I realize that in my last post I forgot to mention an intermediary category of books - books that are better than fast food, which one might term "comfort food." Books that I might call "comfort food" are those into which one deliciously slides during the first three or four pages. There are characters we can ambiguously love and others we can recognize as villains. Yet, these books are not exactly fast food, either, because they have redemptive characteristics -- good writing, intriguing historical information, parts that make you think and raise questions. This is why these "comfort books" often work well for book groups. They are widely enjoyable but have enough in them to provoke a good conversation. I would place The Help by Kathryn Stockett into this category.
Many have read The Help and it is almost unanimously described as a good and captivating read. The premise of the book draws on a familiar subject - segregation in the South - but with an unfamiliar twist: segregation at its most intimate level, symbolized by the creation of separate bathrooms in upper-middle-class homes that employ black maids. The whole premise seems shocking - the idea that one would fear sharing a bathroom with the woman who diapered and bathed your own baby. Or is it just social pressure that causes them to do so? There is a courageous and noble African-American maid whose name is Aibileen, and she is easily recognizable as a figure who is both generous and open-hearted toward the white child she helps to raise, while angry at the segregation and humiliation she endures. Then there is an open-minded university graduate who becomes increasingly outraged at the inhumanity she witnesses. Of course, there is a really nasty villain of the upper-class society lady variety, who is determined that African-Americans are to be treated as no less than animals. But the part that draws us in the most is when the increasingly conscious white women bond with the plight of African Americans to try to alter the system. In other words, there is redemption for some of the white women who had previously complied with the racist establishment.

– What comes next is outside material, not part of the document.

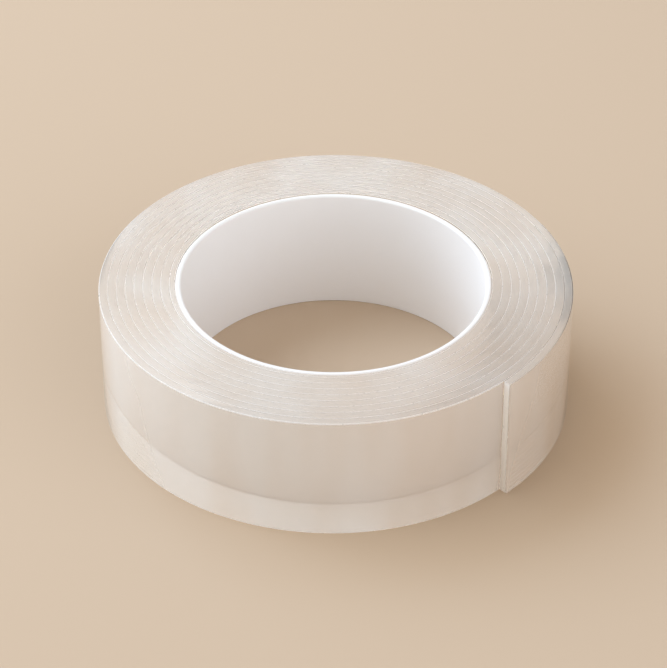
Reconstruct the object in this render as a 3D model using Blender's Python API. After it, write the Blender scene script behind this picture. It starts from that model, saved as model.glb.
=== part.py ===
"""Roll of double-sided gel mounting tape on a plastic core.

The frame has +Z up along the core's axis, with the origin on that axis at the face that the roll
lies on. Lengths are in metres and angles in degrees, anticlockwise from +X as seen from above.

A place along the tape is its station: 0 at the cut end, rising inwards towards the core. Every
layer is bent at the same stations, so that the layers' facets stay parallel.
"""

import math

import bmesh
import bpy

# Core
BORE_RADIUS = 0.0381
CORE_WALL = 0.0015
RIM_ROUND = 0.0004
RIM_ROUND_SEGMENTS = 2

# Tape
TAPE_WIDTH = 0.0332
GEL_THICKNESS = 0.0019
LINER_THICKNESS = 0.0001
LAPS = 9
START_THICKNESS = 0.0006

# Winding: the laps lie looser on one side by this share of the build
LOOSE_SHARE = 0.05
LOOSE_ANGLE = -90
END_ANGLE = -46

# Clearances
LAYER_GAP = 0.0001
HINGE_GAP = 0.0003

# Facets
STATIONS_PER_LAP = 48
CUT_TOLERANCE = 1e-6
SHARP_EDGE_ANGLE = 30

# Free end: short stretches that bend, then a grip, over the last part of which the liner peels
BENDING_SEGMENTS = 5
GRIP_STATIONS = 4
TAB_STATIONS = 3

CORE_RADIUS = BORE_RADIUS + CORE_WALL
LAP_PITCH = GEL_THICKNESS + LINER_THICKNESS + 2 * LAYER_GAP
LAST_STATION = round(LAPS * STATIONS_PER_LAP)
FIRST_WOUND_STATION = BENDING_SEGMENTS + GRIP_STATIONS


def angle_at(station):
    """Angle in radians of a place along the tape."""
    return math.radians(END_ANGLE + 360 * station / STATIONS_PER_LAP)


def outer_radius(station):
    """Radius of the liner's outer face."""
    laps_below = (LAST_STATION - station) / STATIONS_PER_LAP
    build = START_THICKNESS + LAP_PITCH * laps_below
    loose = math.cos(angle_at(station) - math.radians(LOOSE_ANGLE))
    return CORE_RADIUS + build * (1 + LOOSE_SHARE * loose)


def seat_radius(station):
    """Radius of what the tape lies on: its own next lap in, or the round core."""
    next_lap = station + STATIONS_PER_LAP
    if next_lap > LAST_STATION:
        return CORE_RADIUS
    return outer_radius(next_lap)


def liner_faces(station):
    outer = outer_radius(station)
    return outer - LINER_THICKNESS, outer


def gel_faces(station):
    liner_inner, _ = liner_faces(station)
    return seat_radius(station) + LAYER_GAP, liner_inner - LAYER_GAP


def hinge_point(station):
    """Where the free end bends: on the liner's outer face, so that bending only opens gaps."""
    angle = angle_at(station)
    radius = outer_radius(station)
    return (radius * math.cos(angle), radius * math.sin(angle), 0.0)


def hinge_gap_in_stations(station):
    station_length = math.tau * outer_radius(station) / STATIONS_PER_LAP
    return HINGE_GAP / station_length


def make_material(name, colour, roughness, alpha=1.0):
    material = bpy.data.materials.new(name)
    material.use_nodes = True
    shader = material.node_tree.nodes["Principled BSDF"]
    shader.inputs["Base Color"].default_value = (*colour, 1.0)
    shader.inputs["Roughness"].default_value = roughness
    shader.inputs["Metallic"].default_value = 0.0
    shader.inputs["Alpha"].default_value = alpha
    return material


def finish_object(bm, name, material, parent=None):
    """Makes a bmesh a smooth-shaded object, with its sharp edges kept."""
    bm.normal_update()
    bmesh.ops.recalc_face_normals(bm, faces=bm.faces)
    mesh = bpy.data.meshes.new(name)
    bm.to_mesh(mesh)
    bm.free()
    mesh.shade_smooth()
    mesh.set_sharp_from_angle(angle=math.radians(SHARP_EDGE_ANGLE))
    mesh.materials.append(material)
    obj = bpy.data.objects.new(name, mesh)
    bpy.context.collection.objects.link(obj)
    obj.parent = parent
    return obj


def make_core(material):
    """A turned ring with rounded rims, facing the tape's stations."""
    bm = bmesh.new()
    corners = (
        (BORE_RADIUS, 0.0),
        (CORE_RADIUS, 0.0),
        (CORE_RADIUS, TAPE_WIDTH),
        (BORE_RADIUS, TAPE_WIDTH),
    )
    start = angle_at(0)
    outline = [
        bm.verts.new((radius * math.cos(start), radius * math.sin(start), height))
        for radius, height in corners
    ]
    bm.faces.new(outline)
    bmesh.ops.bevel(
        bm,
        geom=bm.verts[:],
        affect="VERTICES",
        offset=RIM_ROUND,
        segments=RIM_ROUND_SEGMENTS,
        profile=0.5,
        material=-1,
    )
    bmesh.ops.delete(bm, geom=bm.faces[:], context="FACES_ONLY")
    bmesh.ops.spin(
        bm,
        geom=bm.edges[:],
        cent=(0, 0, 0),
        axis=(0, 0, 1),
        angle=math.tau,
        steps=STATIONS_PER_LAP,
        use_merge=True,
    )
    return finish_object(bm, "core", material)


def make_strip(name, faces_at, first, last, material, hinge=None, origin=(0.0, 0.0, 0.0)):
    """A stretch of one layer: a flat bar, cut across at each station and then wound.

    faces_at gives the inner and outer radius at a station. A hinge is the empty that the
    stretch turns with, and origin is that empty's place.
    """
    bm = bmesh.new()
    bmesh.ops.create_cube(bm, size=1.0)
    bmesh.ops.translate(bm, verts=bm.verts, vec=(0.5, 0.5, 0.5))
    bmesh.ops.scale(bm, verts=bm.verts, vec=(last - first, 1.0, TAPE_WIDTH))
    bmesh.ops.translate(bm, verts=bm.verts, vec=(first, 0.0, 0.0))
    for station in range(math.floor(first) + 1, math.ceil(last)):
        bmesh.ops.bisect_plane(
            bm,
            geom=bm.verts[:] + bm.edges[:] + bm.faces[:],
            dist=CUT_TOLERANCE,
            plane_co=(station, 0.0, 0.0),
            plane_no=(1.0, 0.0, 0.0),
        )
    for vert in bm.verts:
        station, side, height = vert.co
        radius = faces_at(station)[round(side)]
        angle = angle_at(station)
        vert.co = (
            radius * math.cos(angle) - origin[0],
            radius * math.sin(angle) - origin[1],
            height,
        )
    return finish_object(bm, name, material, parent=hinge)


def make_hinge(name, station, parent, parent_origin):
    """An empty on a hinge's axis. Returns it with its place."""
    origin = hinge_point(station)
    hinge = bpy.data.objects.new(name, None)
    bpy.context.collection.objects.link(hinge)
    hinge.parent = parent
    hinge.location = [here - there for here, there in zip(origin, parent_origin)]
    return hinge, origin


def trimmed(outer_end, inner_end):
    """A stretch between two stations, less half a hinge gap where it meets a hinge."""
    first = outer_end
    if outer_end > 0:
        first += hinge_gap_in_stations(outer_end) / 2
    last = inner_end - hinge_gap_in_stations(inner_end) / 2
    return first, last


def make_free_end(gel, liner):
    """The bending stretches of the tape, its grip, and the liner tab that peels off the grip."""
    parent, parent_origin = None, (0.0, 0.0, 0.0)
    for number in range(1, BENDING_SEGMENTS + 2):
        inner_end = FIRST_WOUND_STATION - number + 1
        is_grip = number > BENDING_SEGMENTS
        gel_outer_end = 0 if is_grip else inner_end - 1
        liner_outer_end = TAB_STATIONS if is_grip else inner_end - 1
        hinge, origin = make_hinge(f"tape_hinge_{number}", inner_end, parent, parent_origin)
        gel_stretch = trimmed(gel_outer_end, inner_end)
        make_strip(f"gel_end_{number}", gel_faces, *gel_stretch, gel, hinge, origin)
        liner_stretch = trimmed(liner_outer_end, inner_end)
        make_strip(f"liner_end_{number}", liner_faces, *liner_stretch, liner, hinge, origin)
        parent, parent_origin = hinge, origin
    for number in range(1, TAB_STATIONS + 1):
        inner_end = TAB_STATIONS - number + 1
        hinge, origin = make_hinge(f"liner_hinge_{number}", inner_end, parent, parent_origin)
        stretch = trimmed(inner_end - 1, inner_end)
        make_strip(f"liner_tab_{number}", liner_faces, *stretch, liner, hinge, origin)
        parent, parent_origin = hinge, origin


def main():
    for obj in list(bpy.data.objects):
        bpy.data.objects.remove(obj)
    white_plastic = make_material("white_plastic", (0.86, 0.85, 0.85), 0.45)
    clear_gel = make_material("clear_gel", (0.66, 0.60, 0.53), 0.25, alpha=0.85)
    clear_film = make_material("clear_film", (0.72, 0.67, 0.61), 0.15, alpha=0.5)

    make_core(white_plastic)
    first_wound = FIRST_WOUND_STATION + hinge_gap_in_stations(FIRST_WOUND_STATION) / 2
    make_strip("gel_roll", gel_faces, first_wound, LAST_STATION, clear_gel)
    make_strip("liner_roll", liner_faces, first_wound, LAST_STATION, clear_film)
    make_free_end(clear_gel, clear_film)


main()
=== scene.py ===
"""Looks for a roll of milky-clear gel mounting tape on a white plastic core.

Lengths are in metres and angles in degrees. A place along the tape is its station: 0 at the cut
end, rising inwards to the core, with STATIONS_PER_LAP of them in each lap.
"""

import math

import bmesh
import bpy
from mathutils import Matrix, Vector


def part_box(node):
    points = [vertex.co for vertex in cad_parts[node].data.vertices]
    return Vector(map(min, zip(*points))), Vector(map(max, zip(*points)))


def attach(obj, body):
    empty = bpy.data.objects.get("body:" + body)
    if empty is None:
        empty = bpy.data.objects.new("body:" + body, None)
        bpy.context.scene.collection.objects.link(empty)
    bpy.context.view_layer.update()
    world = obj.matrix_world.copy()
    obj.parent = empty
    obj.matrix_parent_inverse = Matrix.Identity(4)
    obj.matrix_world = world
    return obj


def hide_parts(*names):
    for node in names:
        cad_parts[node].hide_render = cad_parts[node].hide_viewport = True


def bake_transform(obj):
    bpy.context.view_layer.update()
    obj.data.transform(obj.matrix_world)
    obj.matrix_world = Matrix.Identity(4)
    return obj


MM = 0.001

# The winding, as the model has it
LAPS = 9
STATIONS_PER_LAP = 48
CORE_RADIUS = 39.6 * MM
BORE_RADIUS = 38.1 * MM
LAP_PITCH = 2.2 * MM
START_THICKNESS = 0.6 * MM
LINER_THICKNESS = 0.1 * MM
LAYER_GAP = 0.1 * MM
LOOSE_SHARE = 0.05
LOOSE_ANGLE = -90
END_ANGLE = -46
LAST_STATION = LAPS * STATIONS_PER_LAP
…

Okay - here's the deal. This book is a great read, no doubt about it. But I have questions about how comfortable a read it is. Recently, I saved up for a trip of a lifetime [had never done the whole European tour as a youngster], and a large group of extended family went with me and my family on a cruise on the Mediterranean. While there, I noticed a number of well-heeled women clutching their volumes of The Help as they lay on easy chairs in the solarium [something I also did]. But should a book like this be that relaxing? I also found out that there has been a law suit by an African-American maid who worked for the Stockett family by the name of Abilene, who sued Stockett for stealing her story. The case is ambiguous, and there is no clear fault to be determined, but it does raise questions about the responsibility of novelists who profit from telling the stories of the disenfranchised, particularly when the material is so close to home. [See Laura Miller's article on the case in Salon: http://www.salon.com/books/laura_miller/2011/02/22/the_help_lawsuit]. The book is a comfortable read, which assures it a wide readership, but I am still left with questions as to whether that is the right emotion we should be feeling as we read this book.
I heard an NPR discussion among some African-American women including the host about this book. Clearly there was resentment that, in their view, a white woman coopted this story using elements from archival materials and posting it as fiction.